Il confronto fra governo e parti sociali sarà decisivo per far ripartire la crescita. Ma potrà avere successo solo se si abbandonerà sin dall'inizio il vizio che per anni ha reso inutile se non dannoso questo tipo di confronti: l'idea che il governo vi si debba presentare con una borsa da aprire in modo più o meno generoso, accontentando un po' tutti i partecipanti. Un'idea sostenibile solo fino a che i mercati finanziari hanno creduto, a torto o a ragione, che ci fosse ancora spazio per scaricare sulle generazioni future le inadempienze presenti. E praticabile solo in presenza di governi elettoralmente ricattabili.
Le due condizioni oggi non esistono. I mercati non sono disposti a finanziare ulteriori rinvii al futuro dei costi presenti, senza chiari passi verso il ritorno alla crescita. E il governo in carica è il risultato di un atto di responsabilità parlamentare, che ha voluto sottrarre l'emergenza economica al ricatto elettorale. Quindi non ci sono borse da aprire: bisogna discutere di come usare le risorse che si producono, ed eventualmente il credito aggiuntivo che un'azione decisa può attirare.
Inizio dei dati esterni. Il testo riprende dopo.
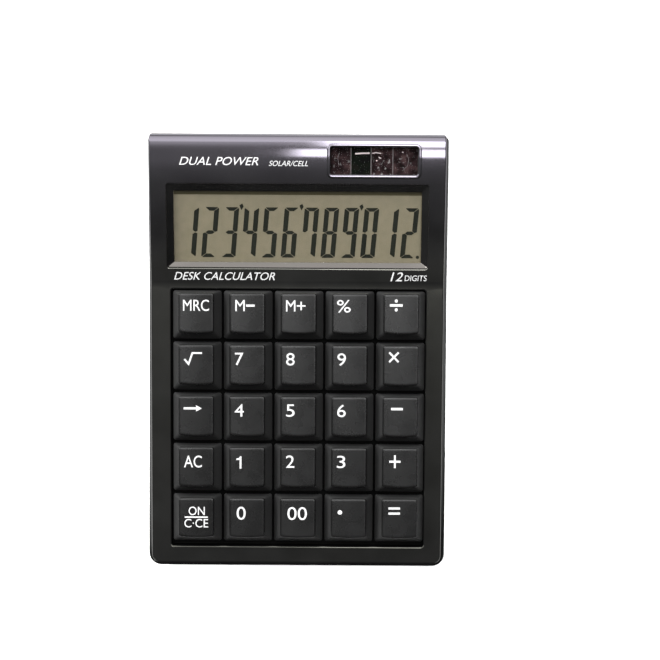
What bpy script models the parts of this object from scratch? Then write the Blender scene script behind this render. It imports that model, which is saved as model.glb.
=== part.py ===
"""Compact twelve-digit desk calculator with computer-style keys, modelled as an assembly.

Frame: metres, +Z up, +X to the right, +Y from the user towards the display end.
The origin is the bottom centre of the whole object. Every object in the scene is one real piece.
"""

import math

import bmesh
import bpy
from mathutils import Matrix, Vector

MM = 0.001
GAP = 0.3 * MM  # clearance between pieces that touch on the real object

# ---------------------------------------------------------------- case, outside
WIDTH = 107.0 * MM
LENGTH = 154.4 * MM
FRONT_Y = -LENGTH / 2
BACK_Y = LENGTH / 2
FOOT_PROUD = 1.0 * MM
FRONT_HEIGHT = 14.0 * MM
KEYBOARD_TILT = math.radians(5.6)
KINK_Y = FRONT_Y + 101.6 * MM  # where the keyboard plane meets the display slope
KINK_BLEND = 1.6 * MM
DISPLAY_START_TILT = math.radians(15.5)
DISPLAY_RADIUS = 600.0 * MM  # gentle crown of the display slope
CREST_Y = FRONT_Y + 136.5 * MM
CREST_RADIUS = 110.0 * MM  # the slope rolls over behind the display
BACK_ROUND_Y = FRONT_Y + 150.5 * MM
BACK_ROUND_RADIUS = 3.0 * MM
BACK_ROUND_END_TILT = math.radians(-80)
FRONT_CORNER_RADIUS = 4.5 * MM
BACK_CORNER_RADIUS = 1.8 * MM
SMALLEST_RADIUS = 0.4 * MM
FLATNESS = 0.0001 * MM

# ---------------------------------------------------------------- parting line of the two shells
PARTING_FRONT = 7.0 * MM
PARTING_TILT_KEYBOARD = math.radians(2.7)
PARTING_TILT_DISPLAY = math.radians(9.4)

# ---------------------------------------------------------------- shells
TOP_WALL = 2.0 * MM
SIDE_WALL = 2.1 * MM
FLOOR_TOP = 2.6 * MM
LIP_OUTSIDE = 1.2 * MM
LIP_HEIGHT = 1.1 * MM
REBATE_INSET = 0.9 * MM

# ---------------------------------------------------------------- keyboard, in the keyboard plane
GRID_Y = -22.5 * MM
KEY_PITCH = 18.0 * MM
KEY_BASE_HALF = 8.7 * MM
KEY_TOP_HALF_X = 6.75 * MM
KEY_TOP_FRONT = -6.2 * MM
KEY_TOP_BACK = 8.2 * MM
KEY_HEIGHT = 6.0 * MM
KEY_RIM = -1.2 * MM
KEY_WALL = 1.1 * MM
KEY_CEILING = 3.6 * MM
KEY_ROUND = 0.45 * MM
KEY_DISH = 0.9 * MM
KEY_FRONT_BOW = 0.45 * MM
STEM_HALF = 2.5 * MM
STEM_END = -5.5 * MM
WELL_HALF_X = 45.6 * MM
WELL_FRONT = -46.6 * MM
WELL_BACK = 45.2 * MM
WELL_RADIUS = 0.9 * MM
WELL_SKIRT = 1.5 * MM
WELL_SKIRT_END = -3.7 * MM
GUIDE_TOP = -4.0 * MM
GUIDE_BOTTOM = -5.2 * MM
GUIDE_HALF_X = 48.5 * MM
GUIDE_FRONT = -46.6 * MM
GUIDE_BACK = 45.9 * MM
GUIDE_HOLE_HALF = 2.9 * MM
BOARD_TOP = -8.7 * MM
BOARD_BOTTOM = -9.7 * MM
BOARD_HALF_X = 48.0 * MM
BOARD_FRONT = -46.2 * MM
BOARD_BACK = 45.2 * MM
DOME_TOP = STEM_END - GAP
DOME_SHEET_BOTTOM = BOARD_TOP + GAP
DOME_SHEET_TOP = DOME_SHEET_BOTTOM + 0.6 * MM
DOME_FOOT_RADIUS = 4.2 * MM
DOME_TOP_RADIUS = 2.2 * MM
DOME_SKIN = 0.5 * MM
DOME_MARGIN = 6.5 * MM

# ---------------------------------------------------------------- display, in its own tilted plane
DISPLAY_FRONT_Y = FRONT_Y + 107.0 * MM
DISPLAY_BACK_Y = FRONT_Y + 136.5 * MM
DISPLAY_HALF_X = 45.8 * MM
DISPLAY_VIEW_HALF_X = 43.5 * MM
DISPLAY_VIEW_FRONT_INSET = 2.6 * MM
DISPLAY_VIEW_BACK_INSET = 2.2 * MM
WINDOW_TOP = -TOP_WALL - GAP
WINDOW_BOTTOM = WINDOW_TOP - 1.0 * MM
FRONT_GLASS_TOP = WINDOW_BOTTOM - GAP
GLASS_THICKNESS = 0.6 * MM
REAR_GLASS_TOP = FRONT_GLASS_TOP - GLASS_THICKNESS - GAP
GLASS_HALF_X = 44.6 * MM
GLASS_HALF_Y = 13.6 * MM
LEDGE = 2.0 * MM
FRAME_BOTTOM = -6.0 * MM
FRAME_WALL = 1.4 * MM
FLEX_HALF_X = 30.0 * MM
FLEX_THICKNESS = 0.2 * MM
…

Da qui la priorità assoluta: aumentare il prodotto, ossia le ore lavorate. Le risorse vanno date a chi produce, con particolare attenzione al mondo dei giovani, il più penalizzato oggi e il più gravato prospetticamente dal cumulo di debito che è destinato a sopportare. Sappiamo tutti che per lavorare di più occorre che il mercato compri di più, ma non servirebbe finanziare a debito beni e servizi importati: per cui è essenziale che la gestione dei flussi tolga oneri a chi produce in Italia e aumenti disponibilità a chi quella produzione effettua. Così la crescita si sorreggerà sia sui consumi interni che sulle esportazioni. L'esiguità delle risorse invita a non deflettere dal principio di lasciare il più possibile del prodotto a chi lavora, detassando di preferenza chi esporta e chi accresce la produttività. Nondimeno serve un occhio attento al futuro e alla competizione fra territori: premiare l'innovazione genera ritorni anche in pochi anni e sarebbe un peccato veder emigrare aziende innovative solo perché altri Paesi le premiano più efficacemente.

Servono atti concreti, vanno attivati strumenti realmente esecutivi. L'autunno si presenta durissimo, non potrà essere attenuato da formulazioni legislative complesse che richiedano mesi per vedere comparire decreti attuativi in grado di collegarle alle norme esistenti, e che potrebbero impantanarsi per sempre nella palude burocratica. Attenzione quindi alla scelta degli strumenti, oltre che dei principi. E impulso alle iniziative in cui la mano pubblica può attivare risorse di mercato, come nel campo delle infrastrutture e dei nuovi strumenti finanziari per le imprese non grandi.